Ultimately, whoever was mainly responsible, the atrocity will undoubtedly be cited as a pretext in escalating calls for another NATO military intervention to overthrow another regime insufficiently willing to accommodate Washington’s interests in the region.

As former NATO commander General Wesley Clark explained in a talk at the Commonwealth Club in San Francisco, California, on October 3, 2007, after 9/11, there was a “policy coup” in which the long-term goals of the neoconservatives were implemented. Clark was an inside witness to the efforts to use 9/11 as a pretext to launch the war on Iraq, despite the complete lack of evidence of any Iraqi involvement in the attacks or possession of weapons of mass destruction (WMD). But the plan didn’t stop with Iraq.

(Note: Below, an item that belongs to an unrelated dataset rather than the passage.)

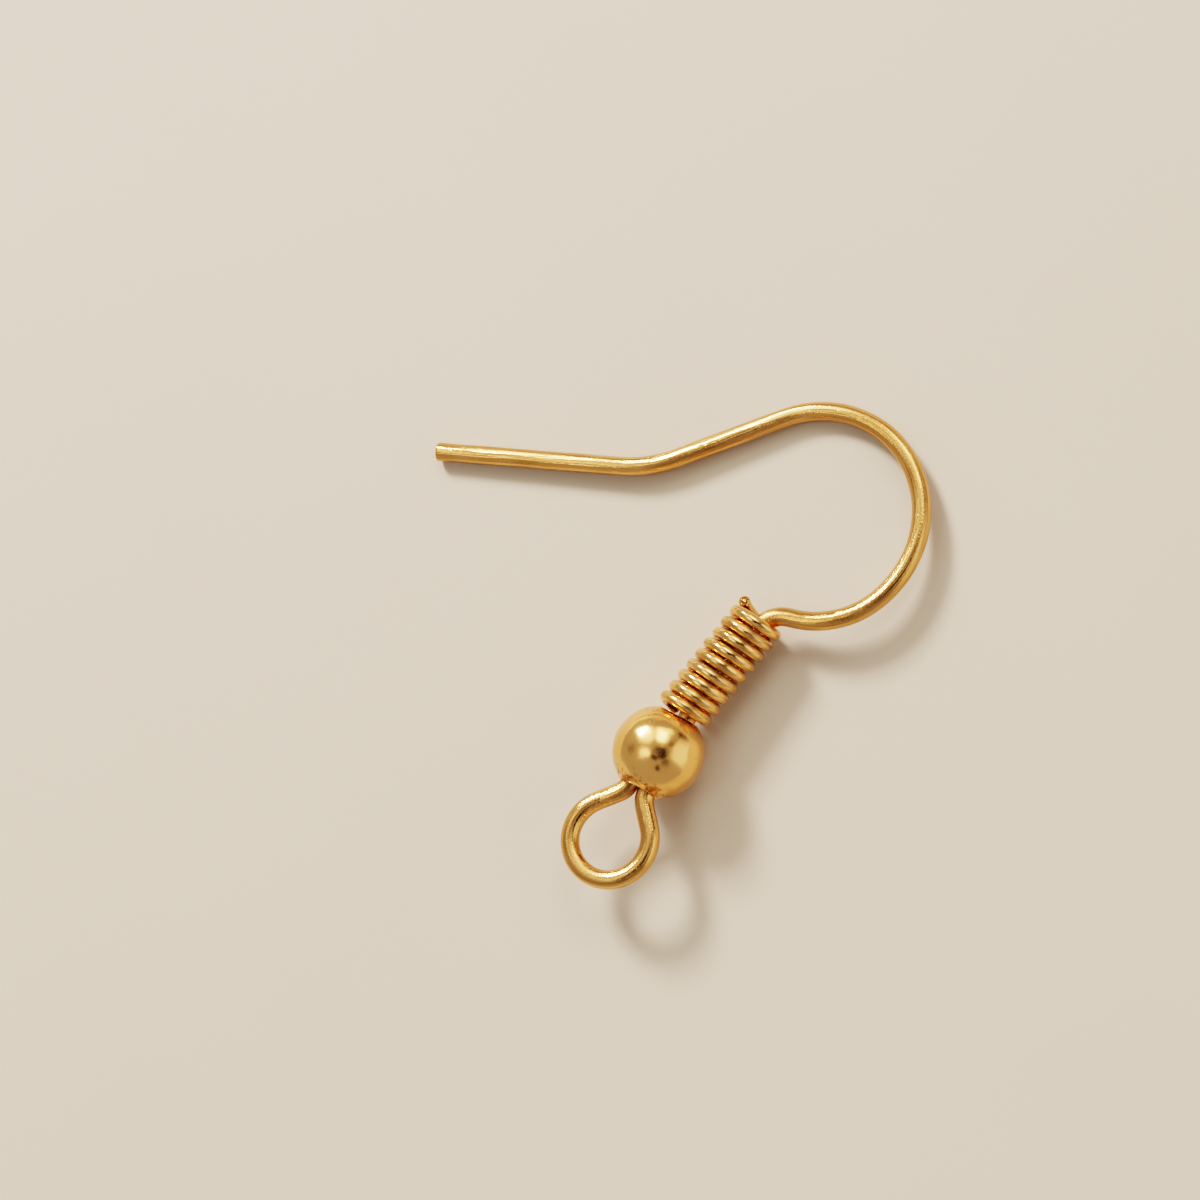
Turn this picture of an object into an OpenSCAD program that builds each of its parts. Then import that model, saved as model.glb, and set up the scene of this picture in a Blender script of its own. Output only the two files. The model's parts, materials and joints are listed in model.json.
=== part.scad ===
// Ball and coil ear wire, lying on its side on a flat surface.
// One bent wire makes the eye, the shank and the hook. Both legs of the eye go
// into a drilled bead. One ends there, and the other goes on through a separate
// close coil of thinner wire. Lengths are in millimetres and angles in degrees.

/* [Wire] */
// Diameter of the bent wire
wire_d = 0.62; // [0.5:0.02:0.8]
// Gap between the eye's two legs where they run side by side in the bead
leg_gap = 0.02; // [0.01:0.01:0.08]
// Bevel round the cut end of the tail
tail_bevel = 0.05; // [0.02:0.01:0.12]

/* [Eye] */
// Inside diameter of the round eye at the foot
eye_d = 2.03; // [1.4:0.01:3]
// Distance from the bead's lower mouth to the top of the eye's middle line
eye_neck = 0.52; // [0.44:0.02:1.2]
// Distance of the eye's centre in front of the middle between its legs
eye_lean = 0.02; // [-0.3:0.01:0.3]
// Bend radius of each leg, to its middle line, where it turns out to the eye
leg_bend_r = 0.56; // [0.42:0.02:0.6]

/* [Bead] */
// Diameter of the round bead
bead_d = 3; // [2.5:0.1:4]
// Clearance that the two legs would have all round in the middle of the hole
bead_clearance = 0.05; // [0.04:0.01:0.12]
// Gap left at the back of the hole, because the bead hangs to the front
bead_touch = 0.015; // [0.01:0.005:0.04]
// Width of the flat ring at each mouth of the hole
mouth_flat = 0.03; // [0.02:0.01:0.15]

/* [Coil] */
// Diameter of the coil's thin wire
coil_wire_d = 0.36; // [0.24:0.02:0.4]
// Inside diameter of the coil
coil_inner_d = 1.1; // [1:0.02:1.4]
// Gap between the leg and the inside of the coil at its front edge
coil_clearance = 0.04; // [0.02:0.01:0.1]
// Number of whole turns, counted at the back edge of the coil
coil_turns = 9; // [5:1:14]
// Rise of each turn
coil_pitch = 0.44; // [0.42:0.005:0.6]
// Extra wire at the foot of the coil, as an angle
coil_lead_angle = 60; // [30:5:90]
// Gap between the end of that wire and the bead
coil_seat_gap = 0.03; // [0.02:0.01:0.1]

/* [Shank] */
// Length of straight wire between the bead's upper mouth and the set of the shank
set_rise = 0.1; // [0.05:0.05:0.4]
// Bend radius of the set, to the wire's middle line
set_r = 1.8; // [1.2:0.1:3]
// Angle by which the coil leans forward of the bead's axis
set_angle = 11; // [2:1:14]
// Distance by which the inner leg stops short of the bead's upper mouth
leg_stop = 0.3; // [0.1:0.05:1]

/* [Hook] */
// Depth at which the throat bend starts, below the front of the coil's top turn
throat_drop = 0.12; // [0:0.01:0.14]
// Radius of the throat bend, where the wire leaves the coil to the front
throat_r = 0.9; // [0.6:0.05:1.2]
// Angle of the throat bend
throat_angle = 69.5; // [60:0.5:85]
// Radius of the front bend, which sweeps up from the throat
front_r = 3.1; // [2.6:0.05:3.6]
// Angle of the front bend
front_angle = 57.5; // [50:0.5:70]
// Radius of the crown, the flatter bend over the top
crown_r = 3.6; // [3:0.05:4.2]
// Angle of the crown
crown_angle = 80.5; // [72:0.5:88]
// Radius of the back bend, which turns the wire down behind
back_r = 3.45; // [3:0.05:4]
// Angle of the back bend
back_angle = 78.5; // [72:0.5:86]
// Length of straight wire between the back bend and the kick
back_run = 3.75; // [2.5:0.05:5]
// Radius of the kick, which turns the tail outwards
kick_r = 4.4; // [3:0.1:6]
// Angle of the kick
kick_angle = 25.5; // [16:0.5:40]
// Length of the straight tail
tail_run = 6.35; // [4:0.05:8]

/* [Hidden] */
$fn = 48;
gold = [0.86, 0.66, 0.3];
// Angle between the places that are measured round a bend
trace_step = 3;
// The straight and bent pieces of the wire reach this far into one another, and
// neighbours differ this much in radius, so that none of their faces coincide
join_lap = 0.02;
join_step = 0.002;

// The wire's own plane is drawn first: x towards the front of the hook, y along
// the bead's hole towards the coil, with the bead's centre at the origin. The
// two legs stand a little behind the middle of the hole.
wire_r = wire_d / 2;
leg_aside = (wire_d + leg_gap) / 2;
bead_r = bead_d / 2;
hole_r = leg_aside + wire_r + bead_clearance;
mouth_y = sqrt(pow(bead_r, 2) - pow(hole_r + mouth_flat, 2));
pair_x = bead_touch - bead_clearance;
leg_start = [pair_x + leg_aside, -mouth_y];

// The set bends the front leg, which then goes straight through the coil. The
// coil's own axis lies behind that leg, and its foot is level with the set's end.
set_y = mouth_y + set_rise;
set_end = [leg_start.x + set_r * (1 - cos(set_angle)), set_y + set_r * sin(set_angle)];
coil_up = [sin(set_angle), cos(set_angle)];
coil_side = [cos(set_angle), -sin(set_angle)];
coil_foot = set_end - coil_side * (coil_inner_d / 2 - coil_clearance - wire_r);

// Height of the lowest turn on that axis, where the end of its wire, down behind
// the leg, just clears the bead
coil_r = (coil_inner_d + coil_wire_d) / 2;
turn_slope = atan(coil_pitch / 4 / coil_r);
bead_reach = bead_r + coil_wire_d / 2 + coil_seat_gap;
lead_drop = coil_pitch / 4 * (1 - cos(coil_lead_angle));
lead_aside = coil_foot * coil_side - coil_r * cos(coil_lead_angle);
lead_behind = coil_r / cos(turn_slope) * sin(coil_lead_angle);
coil_base = sqrt(pow(bead_reach, 2) - pow(lead_aside, 2) - pow(lead_behind, 2))
    - coil_foot * coil_up + lead_drop;
throat_y = coil_base + (coil_turns - 0.5) * coil_pitch - throat_drop;

// Each leg runs from the bead's lower mouth along a line that touches both its
// own bend and the eye's circle: the line's heading and length are returned.
eye_r = eye_d / 2 + wire_r;
eye_centre = [pair_x + eye_lean, -mouth_y - eye_neck - eye_r];
function leg_line(side) =
    let (across = eye_centre - [pair_x + side * (leg_aside + leg_bend_r), -mouth_y],
         far = norm(across),
         both = leg_bend_r + eye_r)
    [atan2(across.y, across.x) + side * asin(both / far), sqrt(far * far - both * both)];
front_leg = leg_line(1);
back_leg = leg_line(-1);

// Bending tables. Each row is a straight run, the radius of the bend after it
// and the bend's angle, which is positive to the left. Both tables start at the
// front leg in the bead's lower mouth: one goes up and one goes down.
hook_bends = [
    [mouth_y + set_y, set_r, -set_angle],
    [throat_y, throat_r, -throat_angle],
    [0, front_r, front_angle],
    [0, crown_r, crown_angle],
    [0, back_r, back_angle],
    [back_run, kick_r, -kick_angle],
    [tail_run - tail_bevel, 0, 0]
];
eye_bends = [
    [0, leg_bend_r, front_leg[0] + 90],
    [front_leg[1], eye_r, back_leg[0] - front_leg[0] - 180],
    [back_leg[1], leg_bend_r, -90 - back_leg[0]],
    [2 * mouth_y - leg_stop, 0, 0]
];

// A place on the wire is [x, y, heading]
function ahead(place, run) =
    [place[0] + run * cos(place[2]), place[1] + run * sin(place[2]), place[2]];
function round_bend(place, r, angle) =
    let (side = sign(angle), heading = place[2])
    [place[0] + side * r * (sin(heading + angle) - sin(heading)),
     place[1] - side * r * (cos(heading + angle) - cos(heading)),
     heading + angle];

// The places where the rows of a bending table start, and where the last ends
function row_places(start, bends) =
    [for (i = 0, place = start;
          i <= len(bends);
          place = i < len(bends)
              ? round_bend(ahead(place, bends[i][0]), bends[i][1], bends[i][2])
              : place,
          i = i + 1) place];

// Places along a bending table, closely spaced round the bends
function trace(start, bends) =
    let (places = row_places(start, bends))
    [for (i = [0 : len(bends) - 1])
        let (bend_start = ahead(places[i], bends[i][0]),
             steps = ceil(abs(bends[i][2]) / trace_step))
        each [places[i], for (k = [0 : steps])
            round_bend(bend_start, bends[i][1], bends[i][2] * k / max(steps, 1))],
     places[len(bends)]];

hook_start = [leg_start.x, leg_start.y, 90];
eye_start = [leg_start.x, leg_start.y, -90];
wire_trace = concat(trace(hook_start, hook_bends), trace(eye_start, eye_bends));

// Lying down, the part rests on the bead, on the back bend and on the tail's
// end. The floor line is the line in the wire's plane that touches the last two.
tail_row = len(hook_bends) - 1;
back_row = tail_row - 2;
tail_place = row_places(hook_start, hook_bends)[tail_row];
tail_end = ahead(tail_place, tail_run - tail_bevel);
back_place = row_places(hook_start, hook_bends)[back_row];
back_centre = [back_place[0] - back_r * sin(back_place[2]),
               back_place[1] + back_r * cos(back_place[2])];
to_tail = [tail_end[0], tail_end[1]] - back_centre;
floor_angle = atan2(to_tail.y, to_tail.x) - acos(back_r / norm(to_tail));
downhill = [cos(floor_angle), sin(floor_angle)];
along = [downhill.y, -downhill.x];
lean = asin((bead_r - wire_r) / (downhill * back_centre + back_r));

// Where a point or a direction of the wire's plane goes when the part lies down
function lay(p) =
    let (q = [p[0], p[1]],
         flat = along * (q * along) + downhill * (q * downhill) * cos(lean))
    [flat.x, flat.y, -(q * downhill) * sin(lean)];

// How far the wire's surface reaches along the axis of that number: 1 or -1 is
// the side. The origin then goes midway below the part.
function reach(axis, side) =
    max([for (place = wire_trace)
        let (aim = lay([cos(place[2]), sin(place[2])]))
        side * lay(place)[axis] + wire_r * sqrt(1 - pow(aim[axis], 2))]);
middle = [for (axis = [0, 1]) (reach(axis, 1) - reach(axis, -1)) / 2];

module lie_down() {
    translate([-middle.x, -middle.y, bead_r])
        rotate(a = -lean, v = [along.x, along.y, 0])
            children();
}

// The wire of a bending table: a straight rod and a piece of a ring for each
// row. The last row has no bend, and its rod ends flush.
module bent_wire(start, bends) {
    places = row_places(start, bends);
    for (i = [0 : len(bends) - 1]) {
        run = bends[i][0];
        bend_r = bends[i][1];
        angle = bends[i][2];
        translate([places[i][0], places[i][1], 0])
            rotate([0, 0, places[i][2]]) {
                if (run > 0)
                    translate([-join_lap, 0, 0])
                        rotate([0, 90, 0])
                            cylinder(h = run + (bend_r > 0 ? 2 : 1) * join_lap, r = wire_r);
                if (bend_r > 0)
                    translate([run, sign(angle) * bend_r, 0])
                        ring_piece(bend_r, angle, wire_r + (1 + i % 2) * join_step);
            }
    }
}

// A bent piece of wire, lapped at both ends
module ring_piece(bend_r, angle, r) {
    lap_angle = join_lap / bend_r * 180 / PI;
    rotate_extrude(start = (angle > 0 ? -90 : 90 + angle) - lap_angle,
                   angle = abs(angle) + 2 * lap_angle)
        translate([bend_r, 0]) circle(r = r);
}

module ear_hook() {
    color(gold)
        lie_down() {
            bent_wire(hook_start, hook_bends);
            bent_wire(eye_start, eye_bends);
            translate([tail_end[0], tail_end[1], 0])
                rotate([0, 0, tail_end[2]])
                    translate([-join_lap, 0, 0])
                        rotate([0, 90, 0])
                            cylinder(h = tail_bevel + join_lap,
                                     r1 = wire_r - join_step, r2 = wire_r - tail_bevel);
        }
}

module bead() {
    color(gold)
        lie_down()
            rotate([90, 0, 0])
                difference() {
                    sphere(r = bead_r);
                    cylinder(h = bead_d + 1, r = hole_r, center = true);
                    for (side = [-1, 1])
                        translate([0, 0, side * (mouth_y + bead_r)])
                            cylinder(h = bead_d, r = bead_d, center = true);
                }
}

// A half turn of the coil: a tilted half ring, from the front edge of the coil
// round behind it to the back edge. Half turns meet end to end, each turned
// half round the axis from the one below it.
module half_turn(number, skip = 0) {
    translate([0, (number + 0.5) * coil_pitch / 2, 0])
        rotate([0, 180 * (number + 1), 0])
            rotate([0, 0, -turn_slope])
                rotate([-90, 0, 0])
                    rotate_extrude(start = skip, angle = 180 - skip)
                        translate([coil_r / cos(turn_slope), 0])
                            circle(r = coil_wire_d / 2);
}

module coil() {
    color(gold)
        lie_down()
            translate([coil_foot.x, coil_foot.y, 0])
                rotate([0, 0, -set_angle])
                    translate([0, coil_base, 0]) {
                        half_turn(-1, skip = 180 - coil_lead_angle);
                        for (number = [0 : 2 * coil_turns - 1])
                            half_turn(number);
                    }
}

ear_hook();
bead();
coil();
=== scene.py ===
import bpy
import json
import numpy as np
from mathutils import Matrix, Vector


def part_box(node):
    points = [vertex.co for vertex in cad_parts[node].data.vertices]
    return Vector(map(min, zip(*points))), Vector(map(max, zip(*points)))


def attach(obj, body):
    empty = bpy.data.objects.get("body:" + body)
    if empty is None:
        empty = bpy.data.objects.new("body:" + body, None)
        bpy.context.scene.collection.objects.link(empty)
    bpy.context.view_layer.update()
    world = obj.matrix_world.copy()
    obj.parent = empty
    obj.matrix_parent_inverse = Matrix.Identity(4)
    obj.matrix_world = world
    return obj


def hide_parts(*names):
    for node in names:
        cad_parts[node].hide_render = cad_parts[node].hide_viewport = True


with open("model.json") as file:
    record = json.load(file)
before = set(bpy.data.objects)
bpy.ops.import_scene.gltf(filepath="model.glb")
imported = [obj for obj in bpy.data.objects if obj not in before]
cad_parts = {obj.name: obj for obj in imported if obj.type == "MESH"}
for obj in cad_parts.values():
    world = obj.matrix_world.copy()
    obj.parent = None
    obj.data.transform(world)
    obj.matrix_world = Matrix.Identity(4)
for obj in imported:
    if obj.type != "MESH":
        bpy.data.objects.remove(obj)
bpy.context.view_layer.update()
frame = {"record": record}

# The hook
# One length of round brass wire, cut square, bent on pegs in one plane and gold plated afterwards. It
# starts inside the bead, rounds the eye, goes up through bead and coil, and round the arch to the tail.
MM = 0.001
wire_r = 0.31
wire_ring_step = 0.05
wire_sides = 40
tail_bevel = 0.06

# The wire follows the bead that it goes through. Each mouth is a flat ring of this width
bead_r = 1.5
hole_r = 0.68
mouth_flat = 0.03
mouth_y = np.sqrt(bead_r**2 - (hole_r + mouth_flat) ** 2)
# The two legs stand a little behind the middle of the bead's hole
pair_x = -0.035
leg_gap = 0.02
leg_aside = wire_r + leg_gap / 2
leg_bend_r = 0.56
# The wire's hidden end stops this short of the bead's upper mouth
hidden_end_short = 0.3

eye_hole_r = 1.015
eye_r = eye_hole_r + wire_r
eye_lean = 0.02
eye_neck = 0.52
eye_centre = np.array([pair_x + eye_lean, -mouth_y - eye_neck - eye_r])

# Above the bead the front leg is set forwards, by a slight bend
set_rise = 0.1
set_y = mouth_y + set_rise
set_r = 1.8
set_angle = 11
coil_lean = np.radians(set_angle)
set_end = [pair_x + leg_aside + set_r * (1 - np.cos(coil_lean)), set_y + set_r * np.sin(coil_lean)]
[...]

Clark recalled a discussion with an officer in the Defense Department who showed him a memo he had received from Secretary of Defense Donald Rumsfeld’s office. “It says we’re going to attack and destroy the governments in seven countries in five years—we’re going to start with Iraq, and then we’re going to move to Syria, Lebanon, Libya, Somalia, Sudan and Iran,” Clark recalled the officer telling him. He explained to his audience that the foreign policy goal of the U.S. was “to destabilize the Middle East, turn it upside down, make it under our control.”

Taking out the Assad regime in Syria, in addition to being a goal in its own right, would also be another step towards implementing the ultimate goal of regime change in Iran, which would be further isolated by the loss of its regional ally.